Task details:
Everything from the line containing "What three.js and" to the line containing "import Module from 'manifold-3d';", both lines included, must be copied exactly; nothing else should be.

Material for the task:
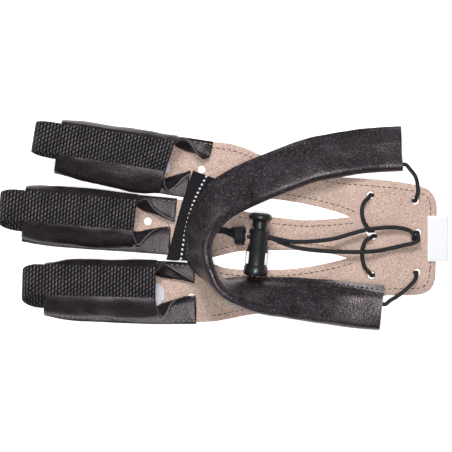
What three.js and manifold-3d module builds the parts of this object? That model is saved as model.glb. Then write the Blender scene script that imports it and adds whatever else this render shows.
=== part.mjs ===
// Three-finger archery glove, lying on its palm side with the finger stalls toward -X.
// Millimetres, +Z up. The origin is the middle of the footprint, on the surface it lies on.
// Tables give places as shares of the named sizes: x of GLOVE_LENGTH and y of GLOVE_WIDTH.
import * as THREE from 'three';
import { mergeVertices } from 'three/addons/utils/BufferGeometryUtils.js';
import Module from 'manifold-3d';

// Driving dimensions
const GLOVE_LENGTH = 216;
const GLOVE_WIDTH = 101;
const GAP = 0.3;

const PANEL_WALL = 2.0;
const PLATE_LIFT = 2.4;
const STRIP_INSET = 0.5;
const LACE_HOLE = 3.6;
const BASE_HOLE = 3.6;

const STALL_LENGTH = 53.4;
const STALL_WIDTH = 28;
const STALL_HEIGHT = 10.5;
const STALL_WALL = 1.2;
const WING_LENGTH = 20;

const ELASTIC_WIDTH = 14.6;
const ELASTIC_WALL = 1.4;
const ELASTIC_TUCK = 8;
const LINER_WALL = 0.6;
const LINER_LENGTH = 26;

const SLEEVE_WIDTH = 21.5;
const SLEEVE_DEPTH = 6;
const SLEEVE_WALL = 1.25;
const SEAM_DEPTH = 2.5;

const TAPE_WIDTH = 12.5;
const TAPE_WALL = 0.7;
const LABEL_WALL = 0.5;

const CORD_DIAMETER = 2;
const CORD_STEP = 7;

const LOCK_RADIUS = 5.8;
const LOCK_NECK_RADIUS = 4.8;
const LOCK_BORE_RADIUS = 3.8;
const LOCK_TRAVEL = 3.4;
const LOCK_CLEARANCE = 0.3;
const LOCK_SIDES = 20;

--

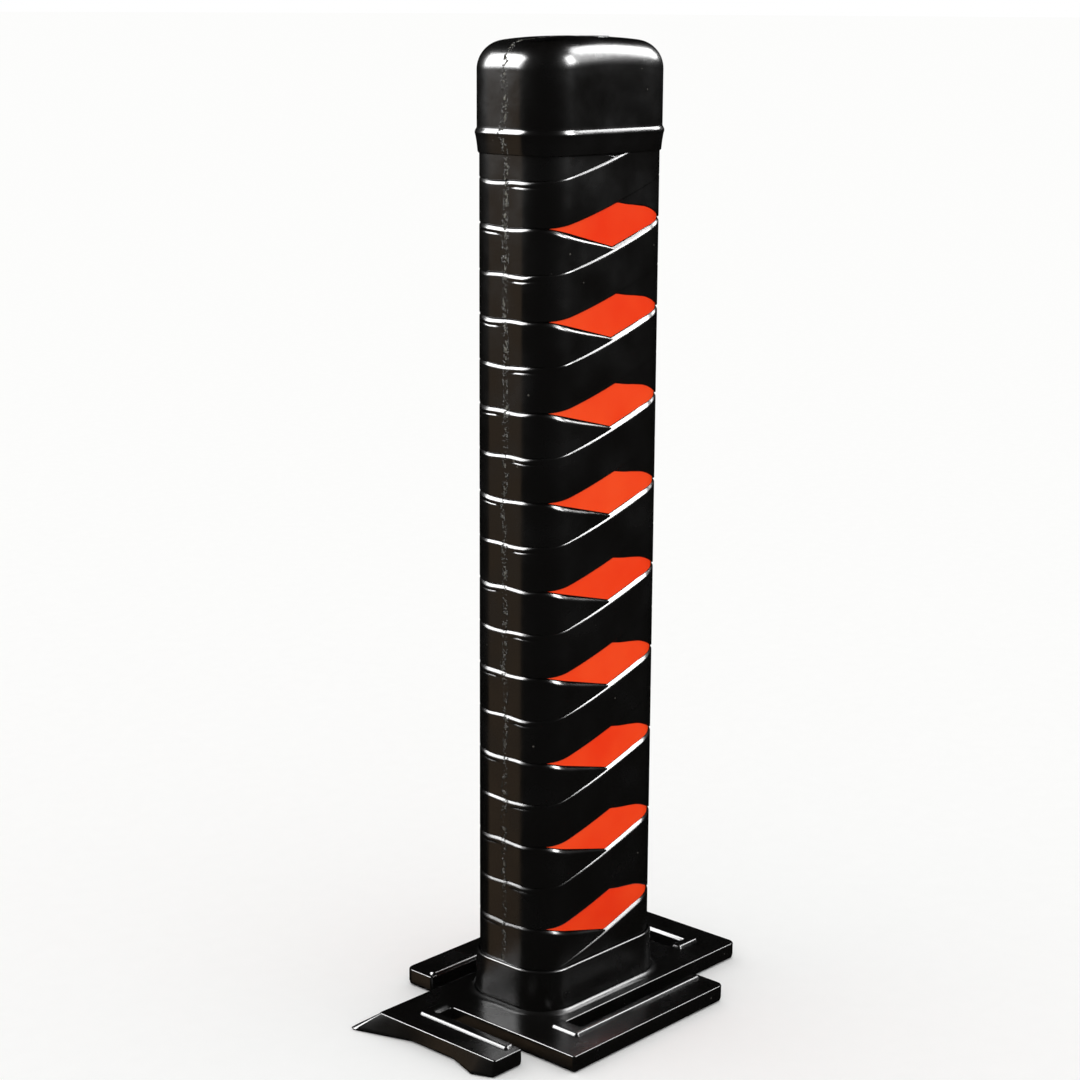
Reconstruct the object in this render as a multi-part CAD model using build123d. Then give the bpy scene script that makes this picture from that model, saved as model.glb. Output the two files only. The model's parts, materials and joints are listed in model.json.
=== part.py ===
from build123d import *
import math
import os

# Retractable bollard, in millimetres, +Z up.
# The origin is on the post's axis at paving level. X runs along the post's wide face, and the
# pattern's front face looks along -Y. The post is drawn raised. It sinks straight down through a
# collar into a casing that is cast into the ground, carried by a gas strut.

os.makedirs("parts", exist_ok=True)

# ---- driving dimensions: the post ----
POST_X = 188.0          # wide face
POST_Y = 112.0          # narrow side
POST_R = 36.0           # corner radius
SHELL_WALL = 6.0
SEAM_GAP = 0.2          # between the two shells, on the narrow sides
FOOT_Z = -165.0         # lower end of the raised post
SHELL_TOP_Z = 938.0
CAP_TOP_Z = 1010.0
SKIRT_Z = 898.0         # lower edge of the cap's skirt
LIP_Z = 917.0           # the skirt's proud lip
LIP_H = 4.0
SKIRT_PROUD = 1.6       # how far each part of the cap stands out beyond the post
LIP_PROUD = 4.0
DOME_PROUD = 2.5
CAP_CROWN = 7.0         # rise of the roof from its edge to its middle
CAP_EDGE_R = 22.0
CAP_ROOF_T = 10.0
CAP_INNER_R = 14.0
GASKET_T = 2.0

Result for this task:
What three.js and manifold-3d module builds the parts of this object? That model is saved as model.glb. Then write the Blender scene script that imports it and adds whatever else this render shows.
=== part.mjs ===
// Three-finger archery glove, lying on its palm side with the finger stalls toward -X.
// Millimetres, +Z up. The origin is the middle of the footprint, on the surface it lies on.
// Tables give places as shares of the named sizes: x of GLOVE_LENGTH and y of GLOVE_WIDTH.
import * as THREE from 'three';
import { mergeVertices } from 'three/addons/utils/BufferGeometryUtils.js';
import Module from 'manifold-3d';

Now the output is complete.